→ **Recorded information**
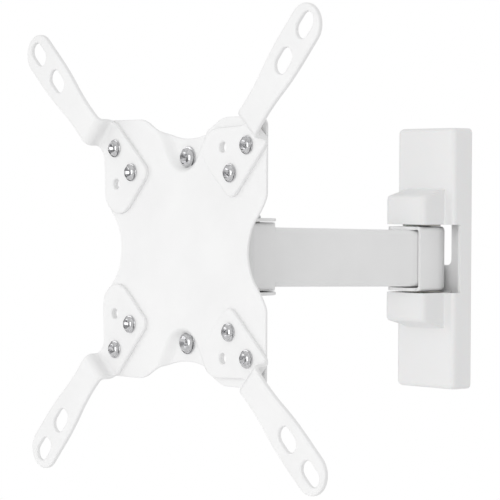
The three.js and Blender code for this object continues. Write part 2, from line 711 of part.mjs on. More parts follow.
function extensionArm() {
  let arm = facing(footOutline(), -ARM_SHEET - GAP / 2, -GAP / 2);
  const riserEnd = FOOT_SHOULDER + ARM_SHEET;
  arm = arm.add(box(FOOT_SHOULDER, -ARM_STEP, -RISER_HALF_W, riserEnd, -GAP / 2, RISER_HALF_W));
  arm = arm.add(facing(paddleOutline(), -ARM_STEP, -ARM_STEP + ARM_SHEET));
  for (const reach of [OUTER_SLOT, INNER_SLOT]) {
    arm = arm.subtract(facing(slot(SLOT_W, SLOT_L, reach, 0, 0), -ARM_STEP - 1, 1));
  }
  for (const reach of [VESA_NEAR, VESA_FAR]) {
    arm = arm.subtract(facing(circle(2.3, reach * Math.SQRT2, 0), -6, 1));
  }
  const spareAlong = (SPARE_REACH + VESA_FAR) / Math.SQRT2;
  const spareAcross = (VESA_FAR - SPARE_REACH) / Math.SQRT2;
  return arm.subtract(facing(circle(SPARE_HOLE_D / 2, spareAlong, spareAcross), -6, 1));
}

// Flanged pan head screw drawn along +Z from its seat at z = 0, with a cross recess.
function panScrew({ head, flange, shank, height, length }) {
  const r = head / 2;
  const body = turned([
    [0, -length], [shank / 2, -length], [shank / 2, 0], [flange / 2, 0], [flange / 2, 0.6],
    [r, 0.75], [r * 0.96, height * 0.6], [r * 0.72, height * 0.92], [0, height],
  ], 16);
  const arm = r * 0.5;
  const web = r * 0.12;
  const top = height + 1;
  const floor = height * 0.35;
  const cross = box(-arm, -web, floor, arm, web, top).add(box(-web, -arm, floor, web, arm, top));
  return body.subtract(cross);
}

// Stands a screw or nut that was drawn along +Z on the plate so that it points away from the wall.
function addFacing(name, solid, material, [x, y, z], spin) {
  const piece = addPiece(name, solid, material, plateCentre);
  piece.position.set(x, y, z);
  piece.rotation.set(Math.PI / 2, 0, spin);
}

// Two arms are plain and two are their mirror images; each stands on its own diagonal.
const armSolids = new Map();
for (const corner of CORNERS) {
  const { sx, sz, name } = corner;
  const holder = groupAt(0, 0, 0, plateCentre);
  const middle = (VESA_NEAR + VESA_FAR) / 2;
  holder.position.set(sx * middle, 0, sz * middle);
  holder.rotation.y = -ARM_CLOCKING;
  const spare = spareHole(corner);
  const heading = Math.atan2(sz, sx);
  const mirrored = (Math.cos(heading) * spare[1] - Math.sin(heading) * spare[0]) < 0;
  if (!armSolids.has(mirrored)) {
    const plain = extensionArm();
    armSolids.set(mirrored, mirrored ? plain.mirror([0, 0, 1]) : plain);
  }
  const arm = addPiece(`extension_arm_${name}`, armSolids.get(mirrored), paintedSteel(), holder);
  arm.rotation.y = -heading;
  arm.position.set(-sx * middle, 0, -sz * middle);
}

const seat = -ARM_SHEET - GAP / 2 - PLAY; // under the corner screws' heads
for (const { sx, sz, name } of CORNERS) {
  for (const [reach, place] of [[VESA_NEAR, 'inner'], [VESA_FAR, 'outer']]) {
    const [x, z] = clocked(sx, sz, sx * reach, sz * reach);
    const spin = sx * 0.4 + sz * 0.9 + reach;
    const screw = panScrew(CORNER_SCREW);
    const nut = hexNut(7, 4.5, -3.2, 0);
    addFacing(`corner_screw_${name}_${place}`, screw, brightSteel(), [x, seat, z], spin);
    addFacing(`corner_nut_${name}_${place}`, nut, platedSteel(), [x, PLATE_SHEET + PLAY, z], spin);
  }
}

for (const [side, name] of [[1, 'upper'], [-1, 'lower']]) {
  const z = side * CENTRE_SCREW_UP;
  const spin = side * 0.5;
  const nut = hexNut(8, 5.5, -4, 0);
  const nutFace = BRACKET_IN + BRACKET_SHEET + PLAY;
  addFacing(`centre_screw_${name}`, panScrew(CENTRE_SCREW), brightSteel(), [0, POCKET_DEPTH - PLAY, z], spin);
  addFacing(`centre_nut_${name}`, nut, platedSteel(), [0, nutFace, z], spin);
}

export default mount;
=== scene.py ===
"""Looks of a white swing-arm screen mount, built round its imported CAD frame.

Each piece is made in millimetres about its own datum and then settled into the part's frame in
metres. Flat stock is drawn facing the viewer (X right, Y up, Z out of the sheet) and folded.
"""

import json
import math

import bmesh
import bpy
from mathutils import Matrix, Vector


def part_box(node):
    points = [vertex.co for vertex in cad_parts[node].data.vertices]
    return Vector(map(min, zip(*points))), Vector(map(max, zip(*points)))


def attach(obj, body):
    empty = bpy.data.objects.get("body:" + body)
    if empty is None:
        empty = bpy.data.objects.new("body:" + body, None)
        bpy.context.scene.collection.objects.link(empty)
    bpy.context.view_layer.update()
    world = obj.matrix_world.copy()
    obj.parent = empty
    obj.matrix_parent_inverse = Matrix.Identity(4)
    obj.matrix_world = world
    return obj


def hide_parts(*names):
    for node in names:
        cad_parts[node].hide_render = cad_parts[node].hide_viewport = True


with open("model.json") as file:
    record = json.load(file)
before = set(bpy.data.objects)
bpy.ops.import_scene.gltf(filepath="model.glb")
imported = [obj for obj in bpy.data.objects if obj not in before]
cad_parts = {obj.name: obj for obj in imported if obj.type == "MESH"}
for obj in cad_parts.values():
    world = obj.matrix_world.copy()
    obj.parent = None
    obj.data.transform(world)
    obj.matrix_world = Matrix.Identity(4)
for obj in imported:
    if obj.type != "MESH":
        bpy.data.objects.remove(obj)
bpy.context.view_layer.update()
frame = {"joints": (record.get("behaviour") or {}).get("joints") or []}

# ---- datums from the frame, in millimetres -------------------------------------------------------

MM = 0.001
PIVOTS = {joint["name"]: Vector(joint["pos_m"]) / MM for joint in frame["joints"]}
WALL_HINGE = PIVOTS["arm_swivel"]
HEAD_HINGE = PIVOTS["head_swivel"]
TILT_AXIS = PIVOTS["head_tilt"]
plate_low, plate_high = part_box("vesa_plate")
PLATE = Vector((0, plate_low.y, (plate_low.z + plate_high.z) / 2)) / MM
ARM_LENGTH = WALL_HINGE.y - HEAD_HINGE.y
ARM_RISE = HEAD_HINGE.z - WALL_HINGE.z

# Sheets drawn facing the viewer stand upright, facing away from the wall.
FACING = Matrix(((1, 0, 0, 0), (0, 0, -1, 0), (0, 1, 0, 0), (0, 0, 0, 1)))


def at(x, y, z):
    return Matrix.Translation((x, y, z))


def turn(degrees, axis="Z"):
    return Matrix.Rotation(math.radians(degrees), 4, axis)


# ---- outlines: lists of points -------------------------------------------------------------------

def arc(x, y, radius, start, end, steps=8):
    angles = [math.radians(start + (end - start) * i / steps) for i in range(steps + 1)]
    return [(x + radius * math.cos(a), y + radius * math.sin(a)) for a in angles]


def circle(radius, x=0, y=0, steps=48):
    return arc(x, y, radius, 0, 360, steps)[1:]


def bezier(a, b, c, d, steps=8):
    points = []
    for i in range(steps + 1):
        t = i / steps
        s = 1 - t
        weights = (s ** 3, 3 * s * s * t, 3 * s * t * t, t ** 3)
        points.append(tuple(sum(w * p[k] for w, p in zip(weights, (a, b, c, d))) for k in (0, 1)))
    return points


def rounded_rect(x0, y0, x1, y1, radius, steps=8):
    return [
        *arc(x1 - radius, y0 + radius, radius, -90, 0, steps),
        *arc(x1 - radius, y1 - radius, radius, 0, 90, steps),
        *arc(x0 + radius, y1 - radius, radius, 90, 180, steps),
        *arc(x0 + radius, y0 + radius, radius, 180, 270, steps),
    ]


def slot(width, length, x, y, angle=0):
    reach = (length - width) / 2
    dx, dy = reach * math.cos(math.radians(angle)), reach * math.sin(math.radians(angle))
    return [
        *arc(x + dx, y + dy, width / 2, angle - 90, angle + 90, 14),
        *arc(x - dx, y - dy, width / 2, angle + 90, angle + 270, 14),
    ]


def rounded(corners, closed=True, steps=7):
    """An outline whose corners, each (x, y, radius), are rounded; radius 0 leaves a plain point."""
    points = []
    count = len(corners)
    for i, (x, y, radius) in enumerate(corners):
        if radius == 0 or (not closed and i in (0, count - 1)):
            points.append((x, y))
            continue
        here = Vector((x, y))
        before = (Vector(corners[i - 1][:2]) - here).normalized()
        after = (Vector(corners[(i + 1) % count][:2]) - here).normalized()
        half = math.acos(max(-1, min(1, before.dot(after)))) / 2
        start = here + before * (radius / math.tan(half))
        centre = here + (before + after).normalized() * (radius / math.sin(half))
        first = math.degrees(math.atan2(start.y - centre.y, start.x - centre.x))
        sweep = math.degrees(math.pi - 2 * half)
        if before.x * after.y - before.y * after.x > 0:
            sweep = -sweep
        points += arc(centre.x, centre.y, radius, first, first + sweep, steps)
    return points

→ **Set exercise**
Quote the lines that begin at the line containing "for node in" and end at the line containing "# ---- datums", keeping both of those lines.

→ **Exercise result**
    for node in names:
        cad_parts[node].hide_render = cad_parts[node].hide_viewport = True


with open("model.json") as file:
    record = json.load(file)
before = set(bpy.data.objects)
bpy.ops.import_scene.gltf(filepath="model.glb")
imported = [obj for obj in bpy.data.objects if obj not in before]
cad_parts = {obj.name: obj for obj in imported if obj.type == "MESH"}
for obj in cad_parts.values():
    world = obj.matrix_world.copy()
    obj.parent = None
    obj.data.transform(world)
    obj.matrix_world = Matrix.Identity(4)
for obj in imported:
    if obj.type != "MESH":
        bpy.data.objects.remove(obj)
bpy.context.view_layer.update()
frame = {"joints": (record.get("behaviour") or {}).get("joints") or []}

# ---- datums from the frame, in millimetres -------------------------------------------------------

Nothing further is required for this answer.